In reality, there are actually many theories within psychology that not only make sense, but are testable and have been well-documented. These are the theories which, instead of discussing some tedious aspect of humanity with untestable theories, have pierced through to the inner layer of the average human psyche to reveal many of the similar foundations which exist in all of us.

5. Childhood relationships with caregivers form lasting impressions into adulthood.

This isn’t one of those how-you-act-in-childhood-determines-your-adult-personality slogans. Many theories which relate childhood to adulthood overstate the importance of minor details, make Western growth morales universal, and generally seek psychological reductionism. Simply put, though, the transactions and tribulations you experience with your primary caregiver(s) during infancy, youth and adolescence carve a strong portion of your entrenched thinking later on. This includes patterns of thinking, instinctive reactions to environmental situations and expectations about both life and other people. Especially future partners and bosses.

Let’s use psychologist Harry Harlow as an example. Harlow was that famous psychologist who once demonstrated that motherly love is much more important to infant monkeys than mere sustenance. Up till his day, people figured that infants loved their mothers because those mothers provided the means of survival. However, Harlow showed that a soft, warm mother-like figure – even if it was completely fake and offered no sustenance whatsoever – was routinely sought-out much more often than even a real mother or a cold, shabby fake-mother that offered nourishment. Harlow's monkeys would cling happily to a fake but fuzzy cloth-structure roughly shaped like a mother. Meanwhile, he'd fashioned a crude and wiry setup that provided nourishment to see which structure the infacts would prefer.


Harlow's mothering apparatus.

Initially, Harlow’s experiment demonstrated that what truly matters is the connection developed between infant and primary caregiver – mostly irrespective of what they look or act like. He famously stated that “love is blind” because it’s the warmth and safety one feels when creating a bond and, wherever one finds this, develops regardless.

However, the initial assessment turned out premature. Harlow later learned that when those same monkeys grew up, many became socially maladapted. Instead of a normal continuum of responses, many would swing violently between clingy and destructively aggressive behaviors. Some would tear at their body and habitually shred paper or cloth. Even as fully-grown adults, they felt a need to cling to soft, furry objects over normal social interaction and seemed not to notice that it lowered their social status. Though they could still interact somewhat with other monkeys, few could successfully mate – and the few that did could not properly care for their young. Clearly, the lack of a response from the warm, fuzzy fake mother created a misaligned development. They had no idea which behaviors were acceptable, or the normal give-and-take of species-interactions - reinforcing the theories within psychology that the connection itself with one's primary caregiver and the lessons learned are what transfers to adulthood.

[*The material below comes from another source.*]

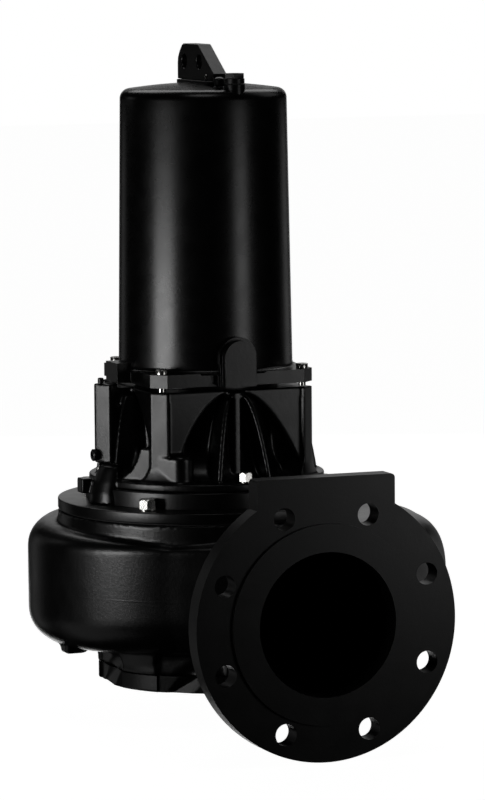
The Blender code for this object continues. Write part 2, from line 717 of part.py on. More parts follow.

Likewise, psychologist Karen Horney (pronounced "horn-eye") also proposed that dispositions in childhood – and specifically one’s inability to move pas them into adult-oriented patterns of thinking – were the progenitors of neurosis. An example is the need for constant and continual gratification during infancy, or the need to see and be near a primary caregiver for longer than is usual or necessary. The neurotic tendencies we may have acquired during childhood, she wrote, are no longer necessary. If we leave them behind, we can fulfill our potential.

Horney wrote that neuroses stemmed from situations basic to infant-life, including lack of love or the opposite, smothering; lack of guidance, attention or respect for the child, conditional love, inconsistent rules, isolation from other children, a hostile atmosphere, domination, etcetera. All of these imply a lack of proper connection, rather than an absence thereof.

4. People rarely expose their true thoughts and feelings, but rather play mental games to avoid one-on-one intimacy.

Let's be honest with each other: people are rarely honest about their true thoughts and feelings. Psychologist Eric Berne, author of Games People Play, once wrote that people play games as a substitute for real intimacy, and every game (however irrational or negative) has a specific ‘payoff’ for one or both players. Berne defined a game as “an ongoing series of complementary ulterior transactions progressing to a well-defined, predictable outcome.” People play hidden mental games to satisfy a lately motivation – and it always involves a payoff. So to expose this veil in regular everyday transactions with people, begin by asking yourself what motives each received transaction from someone carries. Guaranteed, everyone has a motive for almost all of the things they say – and the more unconscious this motive is to the person themselves, the more power their emotions routinely have.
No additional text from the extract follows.